As busy as the past year has been, the tremendous efforts of our Staff will only increase in the coming weeks and months. In calling for reform, the Congress directed the Commission to complete what I believe is the most extensive rulemaking agenda over the shortest period of time in this institution's 68-year history. In January alone, we will consider nine final rules and produce four major studies to fulfill our obligations under the Sarbanes-Oxley Act. To put that in perspective, in all of 2000 the Commission adopted 23 final rules. The Staff's efforts toward completing this task have been extraordinary. I urge our friends and critics alike to join together with the five of us in expressing unwavering support for the efforts of the hardworking women and men of this agency in the coming months as they strive to fulfill this agency's mission.

And, I can't think of three better examples of the Staff's unflagging dedication to our mission to protect investors than their recommendations on today's calendar.

Repeal of the Trade-Through Disclosure Rule

For the first item, the Division of Market Regulation recommends the repeal of the options Trade-Through Disclosure Rule. The Commission adopted this rule in November 2000 to provide an incentive for the nation's options markets to establish an intermarket linkage. The very fact that we are considering repealing this rule represents the success of the Staff in forging an effective intermarket linkage plan among the options exchanges that puts these exchanges on course to making the linkage operative within the next few months. In fact, testing began last week, and I understand that it has been going well.
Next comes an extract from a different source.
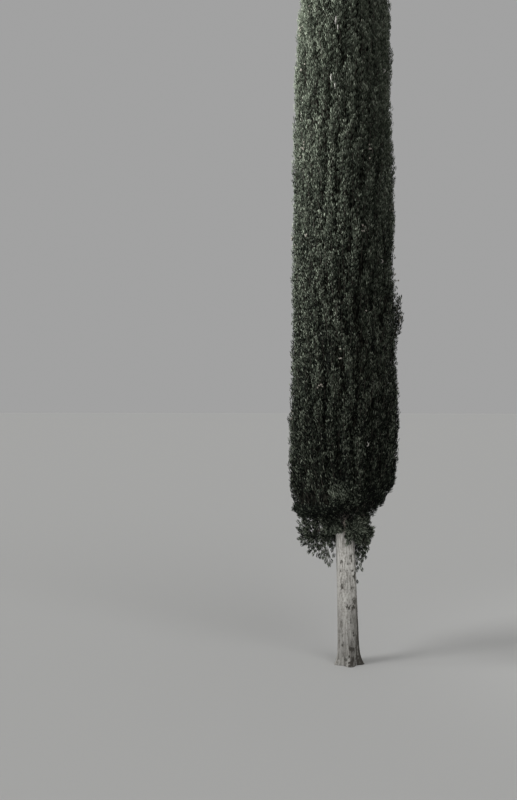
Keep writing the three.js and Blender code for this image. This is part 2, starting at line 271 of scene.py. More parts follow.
# How flaked the bark is: flecks where two noises are both high, more near the ground and in the
# furrows there, less on the left, a ragged strip up the right edge, and the near side's flakes
ragged = noise(turns * RAGGED_ROUND, z * 34, RAGGED_ROUND, 71)
flecks = noise(turns * FLECKS_ROUND, z * 14, FLECKS_ROUND, 51)
groups = noise(turns * FLECK_GROUPS_ROUND, z * 3, FLECK_GROUPS_ROUND, 5)
flaking = (3.2 * (flecks * groups - 0.36)).clip(0, 0.7) * (0.2 + 1.2 * ragged)
near_ground = np.exp(-((z / GROUND_FLAKING["height"]) ** 2))
flaking = flaking + (GROUND_FLAKING["least"] + GROUND_FLAKING["in_furrows"] * (1 - fibres)) * near_ground
flaking = flaking * (SIDE_FLAKING["mean"] + SIDE_FLAKING["more"] * np.cos(angle - SIDE_FLAKING["turn"]))
strip = np.cos((angle - EDGE_FLAKING["turn"]) / 2) ** EDGE_FLAKING["power"]
flaking = flaking + (EDGE_FLAKING["least"] + EDGE_FLAKING["ragged"] * ragged) * strip
for mark in FLAKES:
    round_off = ((turns - mark["turn"] / 360 + 0.5) % 1 - 0.5) * 2 * math.pi * TRUNK_RADIUS
    away = (round_off / mark["wide"]) ** 2 + ((z - mark["height"]) / mark["tall"]) ** 2
    flaking = np.maximum(flaking, np.exp(-away) * (0.2 + 1.9 * ragged**1.3))
flaking = flaking.clip(0, 1)
r = r - FLAKE_DEPTH * flaking
trunk_x, trunk_y = axis_at(z)
points = np.stack([trunk_x + r * np.cos(angle), trunk_y + r * np.sin(angle), z], axis=-1)
trunk = sleeve("trunk_bark", points, pale_bark, {"fibre": fibres, "flaked": flaking})
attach(trunk, "root")
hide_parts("trunk")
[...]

Once established, this linkage will foster competitive pricing among the options exchanges and make it more likely that American investors will obtain the best available price for their purchases and sales of options.

Specifically, the linkage plan now limits the ability of a broker-dealer to execute a customer's option order at a price worse than the best available price being quoted by one of the options exchanges (also known as a "trade through"). The linkage plan also limits an exchange's ability to withdraw from the plan without the Commission's prior approval and sets an implementation timetable. With these enhancements, the Commission's Trade-Through Disclosure Rule is no longer required to be on the books.

Relief for Internet Investment Advisers

Our second item is a recommendation from the Division of Investment Management that we adopt a new rule to permit so-called Internet investment advisers to register with the Commission rather than the states.

Today one-third of Americans invest in the markets through 401(k) plans, IRAs and similar self-directed retirement plans. Most experts agree that investors need help making the right decisions for themselves and their families. Some of these investors have turned to seeking advice from investment advisers accessed through the Internet. Technology available through the Internet has the promise to deliver investment advice to those who need but otherwise might not be able to afford investment advice.

The new rule would permit Internet investment advisers to register in one place -- at the Commission. By reducing the cost and complexity of their registration process, without diminishing investor protections, this forward-looking rule should make Internet adviser services more readily available to the huge number of Americans who will approach retirement in the next 20 years.

Enhanced Portfolio Disclosure

Today's last item is a recommendation from the Division of Investment Management to enhance disclosures for mutual fund investors. The proposed rules would require mutual funds to disclose their complete portfolio holdings four times a year in filings with the Commission - instead of twice a year as currently required. Many mutual funds already voluntarily provide more frequent information about their holdings, and I expect that this requirement could be implemented without significant disruption or cost to the industry.

To provide useful disclosure directly to mutual fund shareholders, and to avoid bombarding them with unwieldy lists of information, the proposed rules would require semi-annual shareholder reports to list the fund's most significant holdings and provide a tabular or graphic depiction of the fund's investments across asset classes. This disclosure is intended to allow shareholders to discern "at a glance" how their money is invested. Investors who want more detailed information can obtain it directly from the fund or from our Web site.

Finally, this proposal would improve disclosures on mutual fund expenses. Specifically, it calls for shareholder reports to disclose the fees shareowners paid during the period covered. It also seeks to demystify the "expense ratio," which represents the percentage of a fund's assets used to pay operating expenses, enabling investors to understand the impact of expenses in real dollars and cents.